Work to do:
Begin with the line that contains "points = [vertex.co" and end with the line that contains "if empty is": copy that span of lines exactly, and nothing outside it.

* Begin Records for this exercise *

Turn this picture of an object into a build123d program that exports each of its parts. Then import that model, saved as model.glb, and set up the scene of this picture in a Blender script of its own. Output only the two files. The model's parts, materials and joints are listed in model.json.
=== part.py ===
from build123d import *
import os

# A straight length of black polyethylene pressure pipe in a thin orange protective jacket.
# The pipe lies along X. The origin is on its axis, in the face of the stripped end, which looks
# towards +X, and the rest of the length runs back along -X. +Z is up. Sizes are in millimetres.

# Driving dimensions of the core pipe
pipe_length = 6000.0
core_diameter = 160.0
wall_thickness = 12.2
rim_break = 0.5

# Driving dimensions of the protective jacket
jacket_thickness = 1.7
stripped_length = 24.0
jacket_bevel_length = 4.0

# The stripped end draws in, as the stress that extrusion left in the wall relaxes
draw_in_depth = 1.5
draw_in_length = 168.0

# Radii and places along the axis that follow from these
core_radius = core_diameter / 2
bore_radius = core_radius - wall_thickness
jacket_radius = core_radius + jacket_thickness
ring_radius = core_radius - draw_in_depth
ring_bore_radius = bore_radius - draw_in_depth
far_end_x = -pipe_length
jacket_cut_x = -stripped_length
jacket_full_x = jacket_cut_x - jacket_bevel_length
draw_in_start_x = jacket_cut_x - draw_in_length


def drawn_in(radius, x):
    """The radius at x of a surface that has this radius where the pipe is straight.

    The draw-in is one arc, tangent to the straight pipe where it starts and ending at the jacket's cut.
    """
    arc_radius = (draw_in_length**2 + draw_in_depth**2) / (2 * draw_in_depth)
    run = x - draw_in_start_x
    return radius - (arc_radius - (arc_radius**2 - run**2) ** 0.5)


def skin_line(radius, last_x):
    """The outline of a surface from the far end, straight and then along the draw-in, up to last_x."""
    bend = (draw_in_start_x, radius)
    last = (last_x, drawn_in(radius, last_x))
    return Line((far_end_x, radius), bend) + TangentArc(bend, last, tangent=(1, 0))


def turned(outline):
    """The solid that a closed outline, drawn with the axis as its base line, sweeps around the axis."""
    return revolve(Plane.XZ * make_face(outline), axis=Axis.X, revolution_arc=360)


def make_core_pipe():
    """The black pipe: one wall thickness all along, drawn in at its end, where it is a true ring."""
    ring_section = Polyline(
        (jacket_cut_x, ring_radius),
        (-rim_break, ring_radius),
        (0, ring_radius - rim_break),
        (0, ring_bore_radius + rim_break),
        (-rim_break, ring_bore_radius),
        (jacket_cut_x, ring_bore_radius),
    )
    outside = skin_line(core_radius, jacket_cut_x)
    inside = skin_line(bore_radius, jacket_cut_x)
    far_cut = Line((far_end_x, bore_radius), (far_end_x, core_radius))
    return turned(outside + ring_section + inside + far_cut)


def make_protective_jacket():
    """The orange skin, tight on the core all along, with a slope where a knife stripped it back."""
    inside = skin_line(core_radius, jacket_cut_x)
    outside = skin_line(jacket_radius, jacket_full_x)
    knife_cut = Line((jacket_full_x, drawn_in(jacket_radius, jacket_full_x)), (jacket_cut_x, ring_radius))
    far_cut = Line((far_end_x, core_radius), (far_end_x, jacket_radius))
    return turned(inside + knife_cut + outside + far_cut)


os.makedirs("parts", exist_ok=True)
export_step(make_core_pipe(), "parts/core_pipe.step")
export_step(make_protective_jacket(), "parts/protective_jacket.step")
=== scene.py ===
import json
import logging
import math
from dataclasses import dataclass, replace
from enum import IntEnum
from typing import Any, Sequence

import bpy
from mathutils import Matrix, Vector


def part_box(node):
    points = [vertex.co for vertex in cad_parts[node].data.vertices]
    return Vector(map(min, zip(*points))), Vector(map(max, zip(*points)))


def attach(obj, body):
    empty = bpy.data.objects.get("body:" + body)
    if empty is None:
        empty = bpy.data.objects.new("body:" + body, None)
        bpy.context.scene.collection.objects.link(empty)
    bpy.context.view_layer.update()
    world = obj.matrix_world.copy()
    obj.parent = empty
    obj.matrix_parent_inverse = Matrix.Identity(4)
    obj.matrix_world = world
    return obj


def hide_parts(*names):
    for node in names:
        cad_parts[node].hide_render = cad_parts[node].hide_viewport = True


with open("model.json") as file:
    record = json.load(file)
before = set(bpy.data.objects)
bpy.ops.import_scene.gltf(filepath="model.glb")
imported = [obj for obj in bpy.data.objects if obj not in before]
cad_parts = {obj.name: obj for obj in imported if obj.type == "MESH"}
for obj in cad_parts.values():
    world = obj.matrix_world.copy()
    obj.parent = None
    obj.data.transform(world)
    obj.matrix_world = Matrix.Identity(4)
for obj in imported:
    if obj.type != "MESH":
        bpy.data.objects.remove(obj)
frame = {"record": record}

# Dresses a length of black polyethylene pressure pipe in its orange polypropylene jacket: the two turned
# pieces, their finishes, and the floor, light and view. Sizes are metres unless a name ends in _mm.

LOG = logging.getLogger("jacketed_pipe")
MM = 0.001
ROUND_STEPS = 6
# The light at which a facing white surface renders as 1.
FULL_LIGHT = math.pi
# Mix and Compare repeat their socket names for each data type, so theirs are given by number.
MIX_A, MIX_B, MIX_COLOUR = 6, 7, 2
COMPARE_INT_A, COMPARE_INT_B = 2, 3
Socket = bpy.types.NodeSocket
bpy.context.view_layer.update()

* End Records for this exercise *
* Begin Records for this exercise *

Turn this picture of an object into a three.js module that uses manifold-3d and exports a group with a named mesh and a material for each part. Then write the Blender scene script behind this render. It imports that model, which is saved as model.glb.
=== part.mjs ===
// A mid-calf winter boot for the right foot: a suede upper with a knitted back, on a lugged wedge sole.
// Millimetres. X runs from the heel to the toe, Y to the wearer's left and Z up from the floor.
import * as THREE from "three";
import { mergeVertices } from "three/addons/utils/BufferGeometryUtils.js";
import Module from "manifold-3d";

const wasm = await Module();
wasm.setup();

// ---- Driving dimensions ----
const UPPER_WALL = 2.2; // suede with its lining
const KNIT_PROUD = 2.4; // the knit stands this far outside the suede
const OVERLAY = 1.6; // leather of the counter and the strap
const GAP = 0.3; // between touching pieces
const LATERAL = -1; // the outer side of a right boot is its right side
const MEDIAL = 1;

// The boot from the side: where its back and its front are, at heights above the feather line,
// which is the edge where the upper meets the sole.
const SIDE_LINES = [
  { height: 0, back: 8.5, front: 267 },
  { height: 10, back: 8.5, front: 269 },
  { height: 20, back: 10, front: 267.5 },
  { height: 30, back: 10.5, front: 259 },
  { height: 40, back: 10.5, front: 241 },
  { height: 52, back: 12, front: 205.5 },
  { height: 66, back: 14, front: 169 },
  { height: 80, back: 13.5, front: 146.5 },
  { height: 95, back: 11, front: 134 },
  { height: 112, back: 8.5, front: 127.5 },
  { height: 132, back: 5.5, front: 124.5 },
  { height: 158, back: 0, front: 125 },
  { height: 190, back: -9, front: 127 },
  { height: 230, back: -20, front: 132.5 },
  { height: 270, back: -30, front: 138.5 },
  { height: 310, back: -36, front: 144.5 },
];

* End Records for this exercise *

Final result:
    points = [vertex.co for vertex in cad_parts[node].data.vertices]
    return Vector(map(min, zip(*points))), Vector(map(max, zip(*points)))


def attach(obj, body):
    empty = bpy.data.objects.get("body:" + body)
    if empty is None:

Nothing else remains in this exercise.